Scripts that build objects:
>>>>>
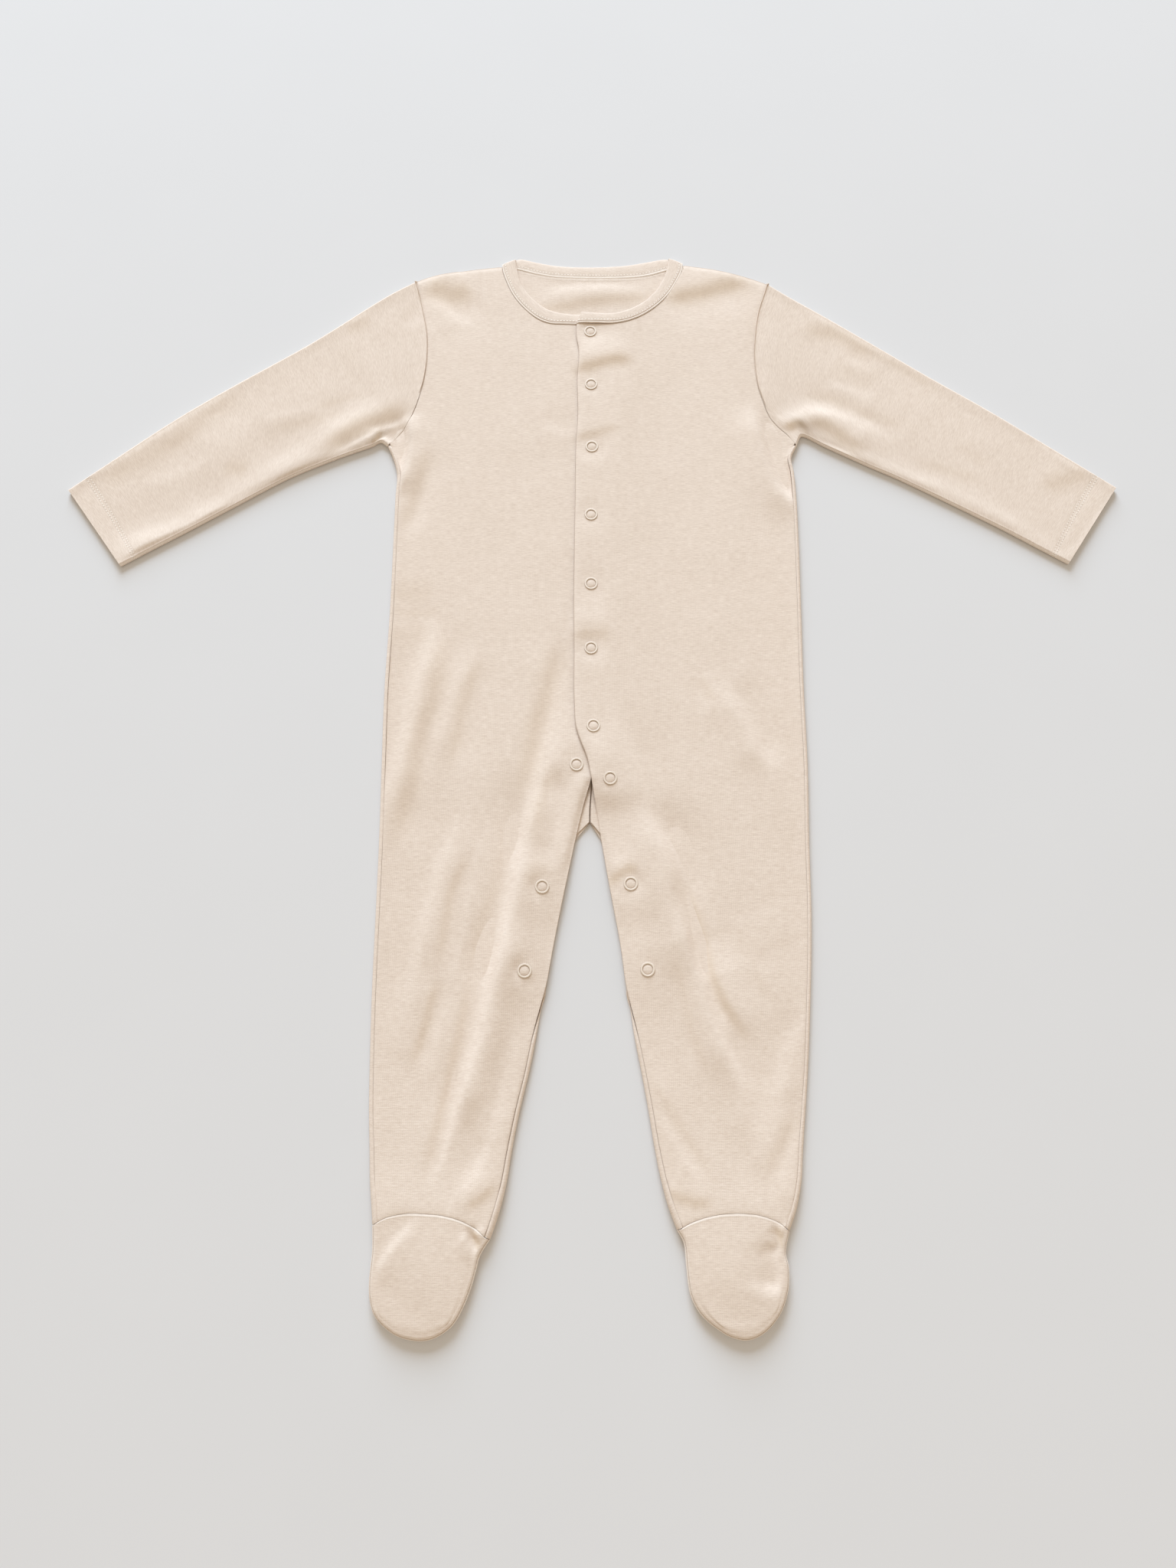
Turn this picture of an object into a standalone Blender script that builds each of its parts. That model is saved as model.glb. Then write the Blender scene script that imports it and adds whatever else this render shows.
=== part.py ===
"""Footed baby sleepsuit laid flat on a surface, in metres, +Z up, head towards +Y.

The garment is cut from one knitted cloth.  The back lies flat on the surface and rolls
up round the outer sides to a side seam.  Two fronts lie on it and overlap at a snapped
placket, the sleeves are flattened tubes, and each foot is an instep and a sole.
All tables are in millimetres.  "left" in a column name is the side at -X.
"""

import math

import bmesh
import bpy
import numpy as np
from mathutils import Vector
from mathutils.bvhtree import BVHTree

MM = 0.001

# Cloth and seams
CLOTH = 1.2              # wall of the knitted cloth
SEAM_GAP = 0.3           # between the edges of two pieces at a seam
HALF_GAP = SEAM_GAP / 2
LOW_FRONT = 3.0          # top face of a front where it lies on the back
SEAM_LAND = 0.8          # flat strip between the roll of a side edge and its seam
ROLL_STEPS = 4           # facets round a rolled edge

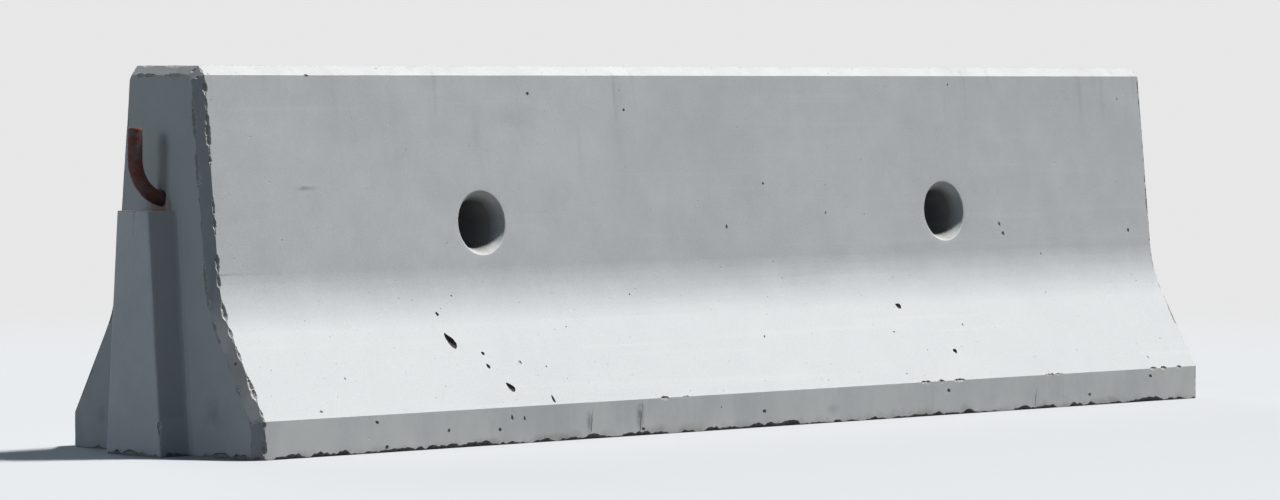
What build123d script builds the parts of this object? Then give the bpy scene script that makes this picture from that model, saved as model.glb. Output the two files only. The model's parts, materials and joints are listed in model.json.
<<<<<
EXERCISE DETAILS:
In the listing above, find the lines holding the word "each" and copy them.

OUTPUT OF THE EXERCISE:
Turn this picture of an object into a standalone Blender script that builds each of its parts. That model is saved as model.glb. Then write the Blender scene script that imports it and adds whatever else this render shows.
placket, the sleeves are flattened tubes, and each foot is an instep and a sole.